Marie Kakinuma


Nell Walden (1887–1975) war ausgebildete Musikerin, Übersetzerin, Journalistin, Dichterin, Malerin, Mitarbeiterin der Zeitschrift Der Sturm und der gleichnamigen Galerie und nicht zuletzt war sie während ihrer Berliner Zeit als Kunstsammlerin tätig. Ihre umfangreiche Sammlung bestand aus zwei grossen Teilen, die sie als Einheit betrachtete: zum einen moderne europäische Kunst, zum anderen Kunst der »Naturvölker« (heute »Weltkunst« genannt). Mit ihren eigenen Mitteln als Journalistin und Übersetzerin erwarb sie Kunst aus Afrika, Ozeanien und den präkolumbischen Kulturen, und sie war eine der ersten Sammlerinnen aussereuropäischer Kunst in Deutschland. Ihren Ruf als erfolgreiche Sammlerin krönte sie mit der Präsentation ihrer beiden Sammlungen anlässlich der Einzelausstellung 1927 in der Galerie Flechtheim in Berlin. 

Bereits 1932 beschloss sie, ihre Sammlung in die Schweiz zu verlegen. Bei der Sammlung Nell Walden handelt es sich weder um NS-Raubkunst noch um NS-verfolgungsbedingt entzogenes Kulturgut. Ihre Entscheidung ist jedoch keineswegs als rein freiwilliger Akt zu beurteilen, sondern muss im Kontext der nationalsozialistischen Kulturpolitik verstanden werden. Nach der Machtübernahme der Nationalsozialisten in Deutschland sah sie keine andere Möglichkeit, als freiwillig ins Schweizer Exil zu gehen und sich formell von ihrem deutsch-jüdischen Ehemann Hans Hermann Heimann scheiden zu lassen. 

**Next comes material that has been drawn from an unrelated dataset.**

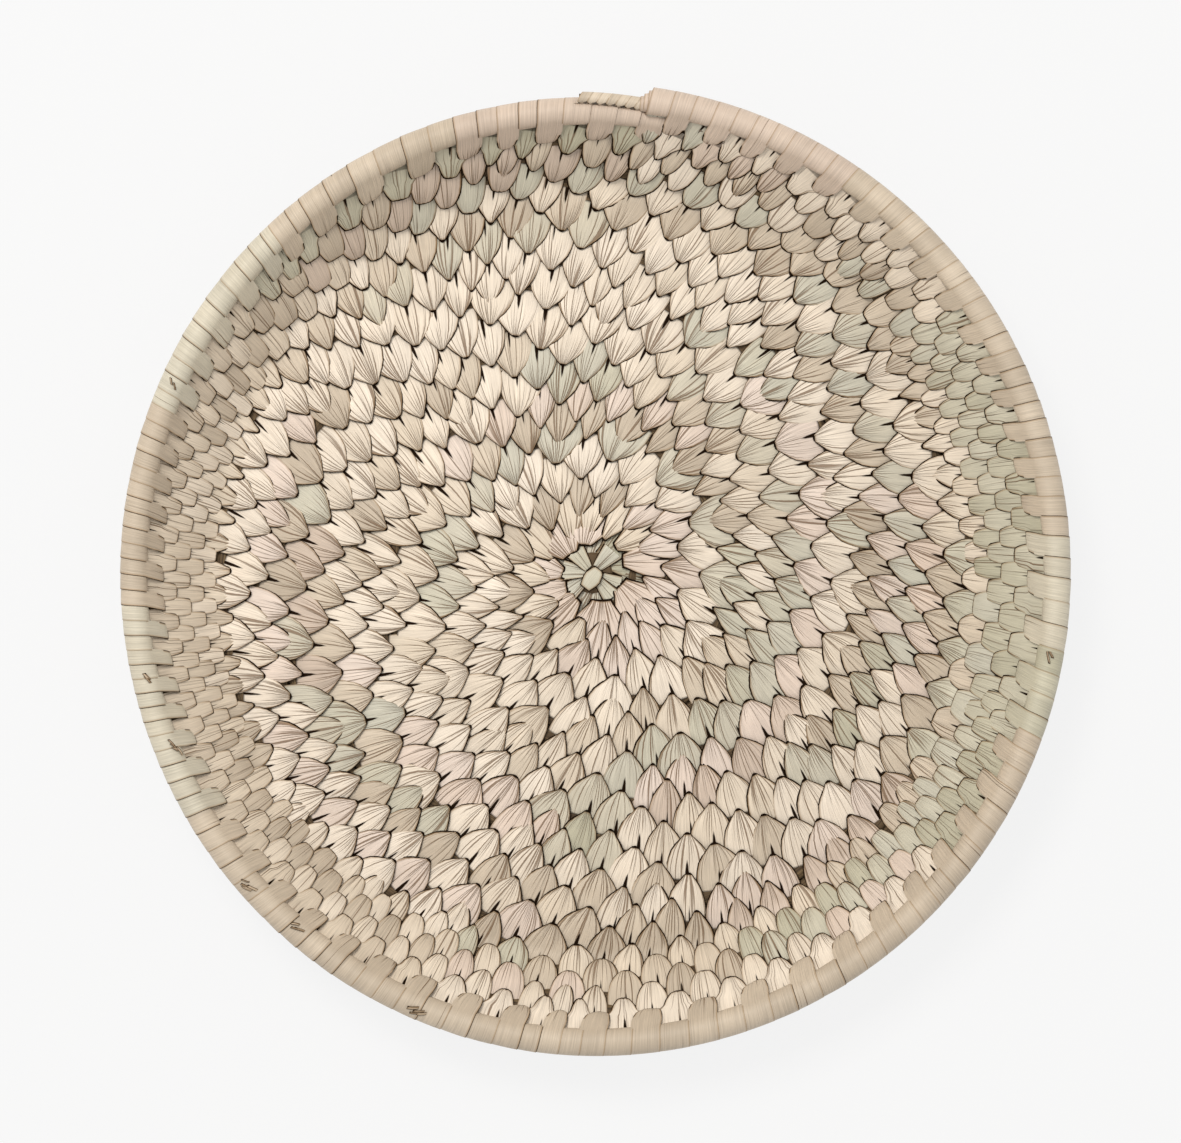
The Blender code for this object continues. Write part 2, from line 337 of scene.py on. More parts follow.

Nell Walden schrieb 1963 in ihren Memoiren, dass sie 1932 vom Direktor der Kunsthalle Basel, Dr. Wilhelm Barth, um die Leihgabe ihrer Werke für eine Ausstellung gebeten worden sei und sich ihr so die Gelegenheit geboten habe, ihre Sammlung in Sicherheit zu bringen. Waldens retrospektive Darstellung wurde bisher ohne quellenkritische Überprüfung übernommen und ist seither vielfach so rezipiert worden. Recherchen in den Archiven zur Sammlung Nell Walden im Staatsarchiv Basel-Stadt, im Archiv der Kunsthalle Basel und im Archiv des Kunstmuseums Basel ergaben jedoch, dass es im Gegenteil Walden selbst war, die um die Auslagerung ihrer Sammlung gebeten hatte. Im vorliegenden Beitrag wird der Versuch unternommen, die Geschichte des Transfers der Sammlung Nell Walden von Deutschland in die Schweiz und der Deponierung der Werkkonvolute in einer Art »Tour de Suisse« in verschiedenen Museen sowie der Inwertsetzung ihrer Sammlung durch Ausstellungen, Verkäufe und Schenkungen möglichst präzise zu rekonstruieren, indem der dynamische Prozess der Konsensbildung nachgezeichnet wird, in dem die Akteure, die Depositärin, die Leihgeberin sowie Museumsdirektoren, Konservatoren und Galeristen mit ihren idealisierten bzw. pragmatischen Vorstellungen und Vorschlägen interaktiv aufeinander reagierten. Der geografische Fokus liegt auf Bern und dem Wirken des Konservators des Bernischen Historischen Museums, Rudolf Zeller, und des Direktors des Kunstmuseums Bern, Max Huggler. Die Erforschung der Sammlung Nell Walden eröffnet in diesem Zusammenhang einen wichtigen Einblick in die turbulente Zeit der Berner Museen von Mitte der 1930er bis Mitte der 1940er Jahre.